Exercise: Reproduce exactly the opening lines of the listing, stopping after the line that contains "rings.append(np.column_stack([outline + inward" and including it.

/---

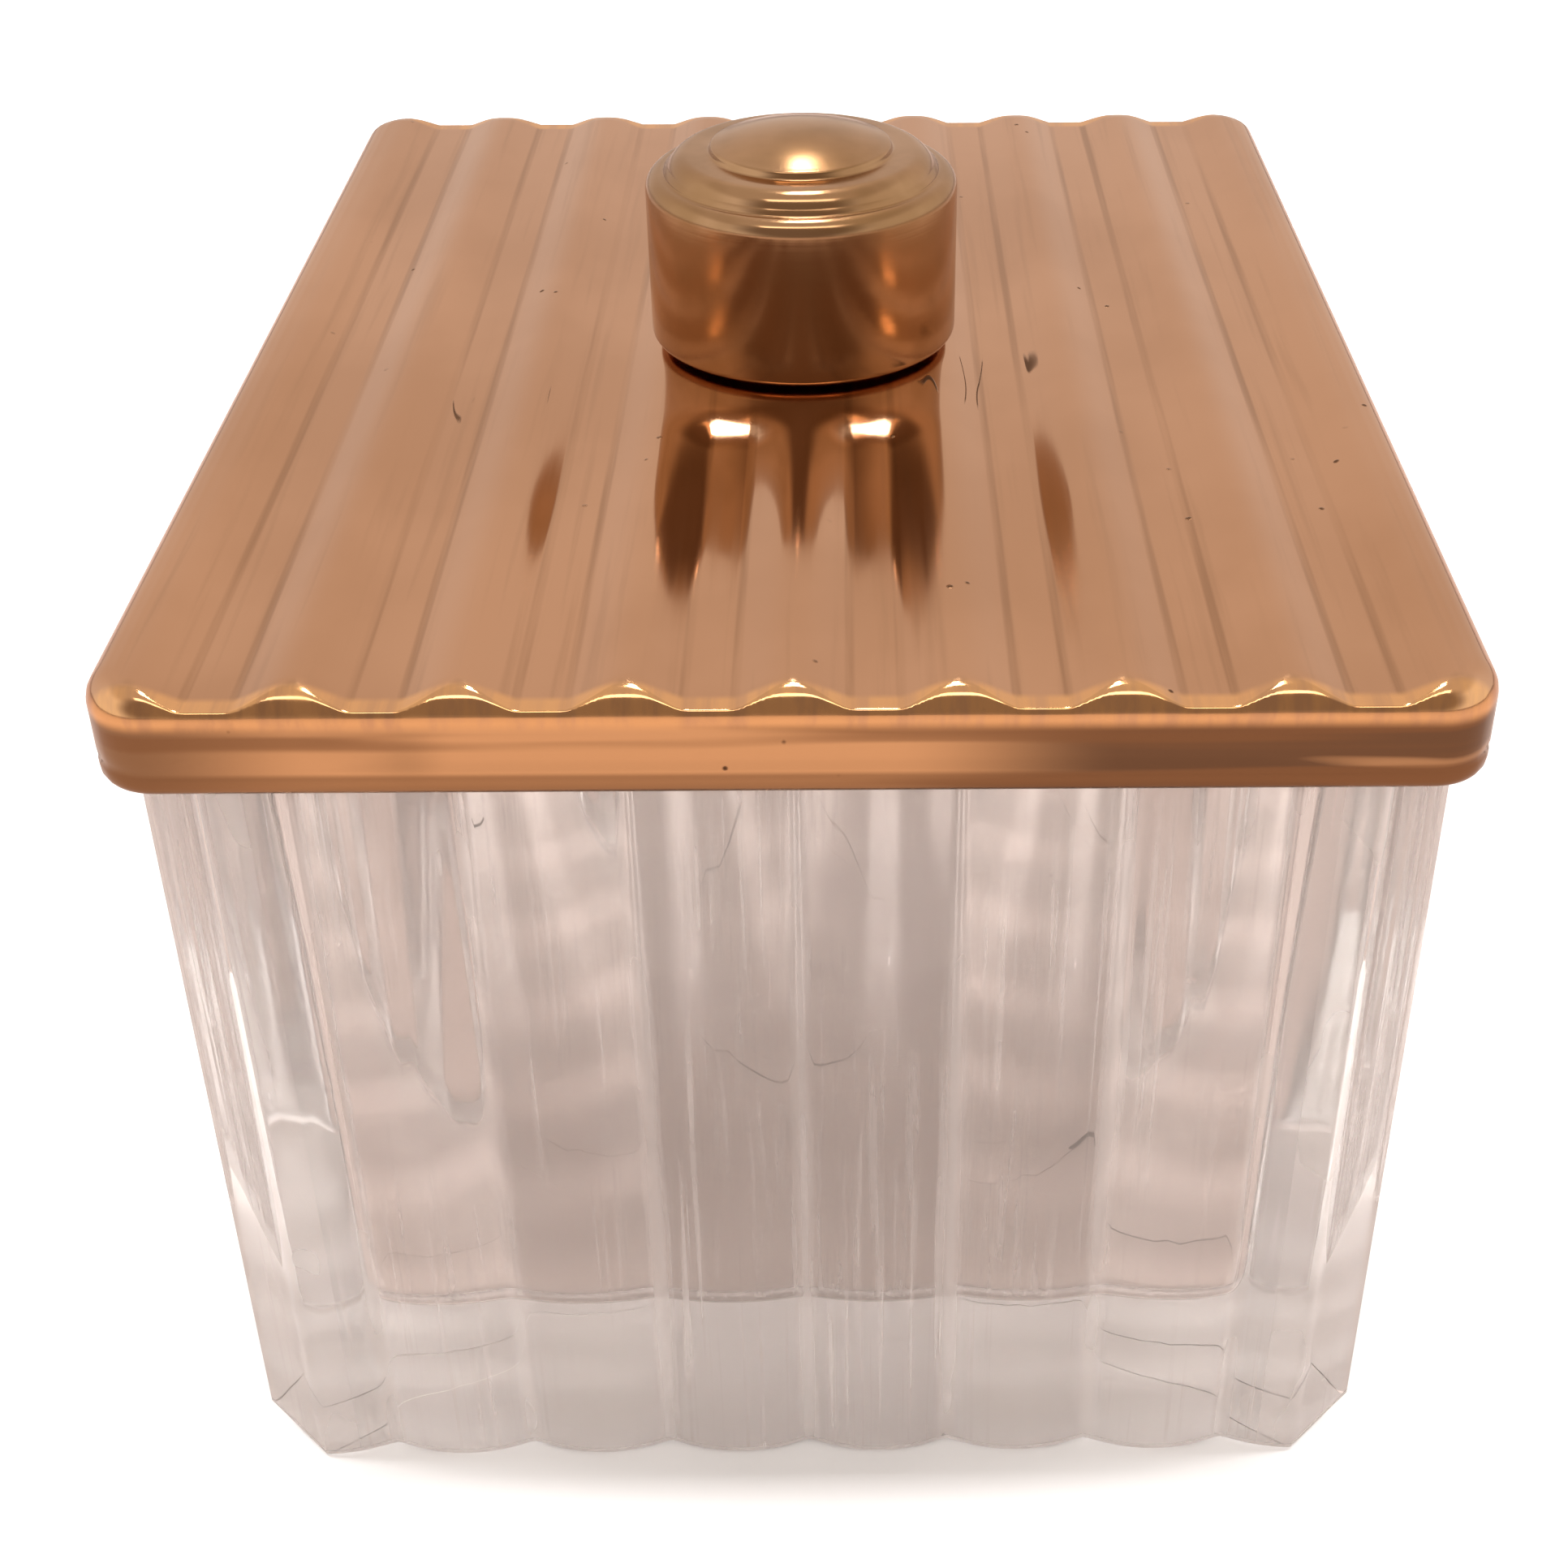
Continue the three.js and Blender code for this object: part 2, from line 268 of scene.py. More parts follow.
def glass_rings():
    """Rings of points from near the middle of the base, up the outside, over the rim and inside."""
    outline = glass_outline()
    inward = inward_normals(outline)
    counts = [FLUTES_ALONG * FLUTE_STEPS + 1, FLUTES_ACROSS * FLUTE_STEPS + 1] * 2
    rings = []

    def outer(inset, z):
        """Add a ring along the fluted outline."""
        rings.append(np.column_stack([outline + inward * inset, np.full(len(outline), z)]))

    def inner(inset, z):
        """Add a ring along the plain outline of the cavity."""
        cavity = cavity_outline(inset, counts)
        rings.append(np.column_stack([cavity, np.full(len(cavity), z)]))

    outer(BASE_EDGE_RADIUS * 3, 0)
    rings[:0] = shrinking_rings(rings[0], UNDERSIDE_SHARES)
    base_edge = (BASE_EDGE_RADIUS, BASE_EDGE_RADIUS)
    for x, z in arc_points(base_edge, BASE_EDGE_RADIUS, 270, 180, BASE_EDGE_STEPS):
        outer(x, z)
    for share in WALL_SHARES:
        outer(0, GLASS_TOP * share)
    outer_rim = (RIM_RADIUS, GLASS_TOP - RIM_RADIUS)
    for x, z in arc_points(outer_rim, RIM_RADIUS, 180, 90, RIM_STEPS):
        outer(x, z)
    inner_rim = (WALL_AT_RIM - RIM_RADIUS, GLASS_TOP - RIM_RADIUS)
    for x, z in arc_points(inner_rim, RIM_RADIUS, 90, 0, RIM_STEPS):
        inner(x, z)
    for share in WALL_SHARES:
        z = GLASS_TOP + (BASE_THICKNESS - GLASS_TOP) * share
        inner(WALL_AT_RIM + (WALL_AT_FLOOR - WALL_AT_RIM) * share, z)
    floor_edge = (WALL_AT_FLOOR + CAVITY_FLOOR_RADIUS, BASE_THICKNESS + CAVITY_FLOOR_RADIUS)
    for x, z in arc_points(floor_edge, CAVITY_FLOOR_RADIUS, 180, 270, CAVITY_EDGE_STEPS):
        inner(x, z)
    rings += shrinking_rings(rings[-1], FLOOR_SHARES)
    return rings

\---

Result:
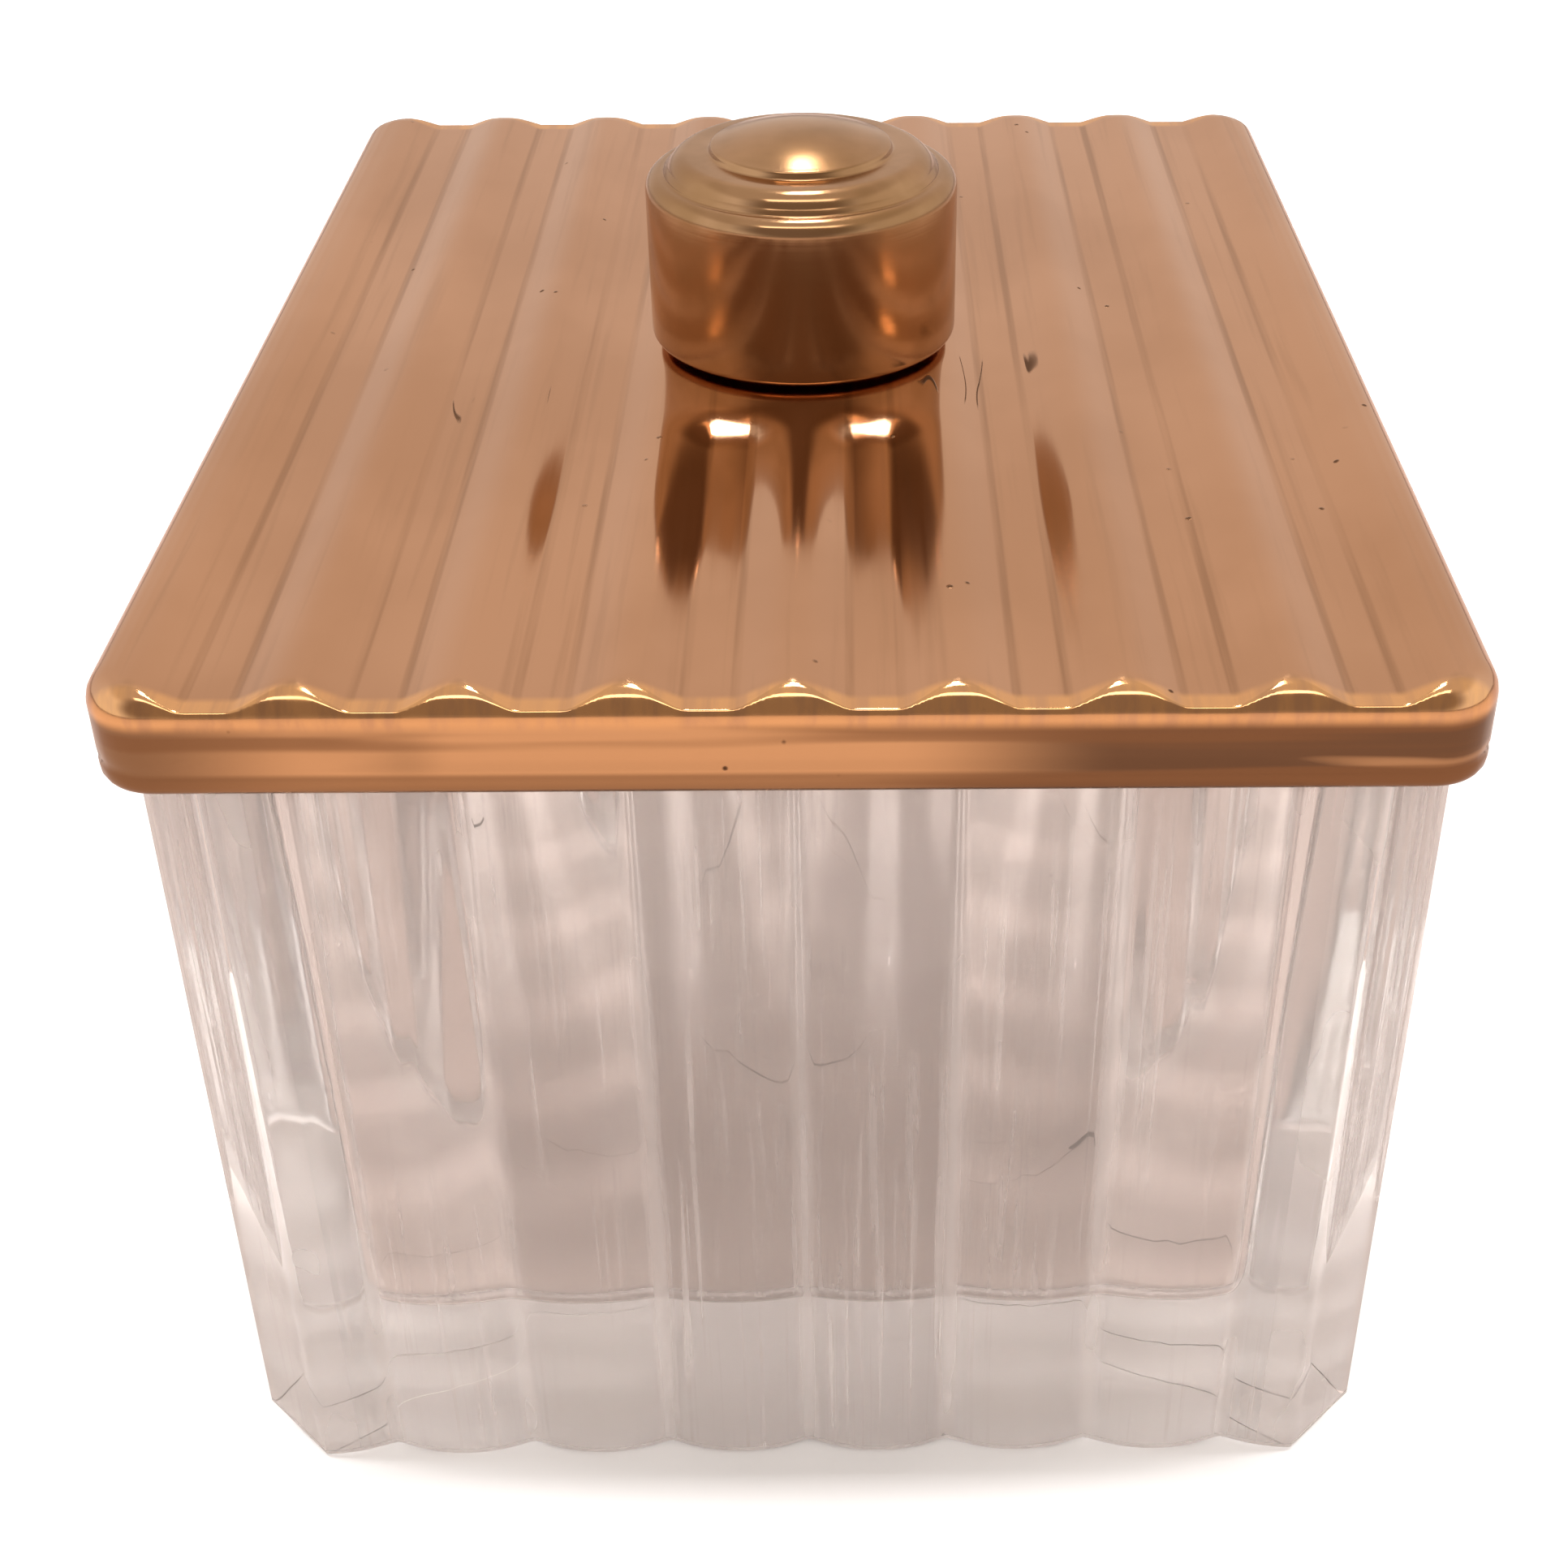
Continue the three.js and Blender code for this object: part 2, from line 268 of scene.py. More parts follow.
def glass_rings():
    """Rings of points from near the middle of the base, up the outside, over the rim and inside."""
    outline = glass_outline()
    inward = inward_normals(outline)
    counts = [FLUTES_ALONG * FLUTE_STEPS + 1, FLUTES_ACROSS * FLUTE_STEPS + 1] * 2
    rings = []

    def outer(inset, z):
        """Add a ring along the fluted outline."""
        rings.append(np.column_stack([outline + inward * inset, np.full(len(outline), z)]))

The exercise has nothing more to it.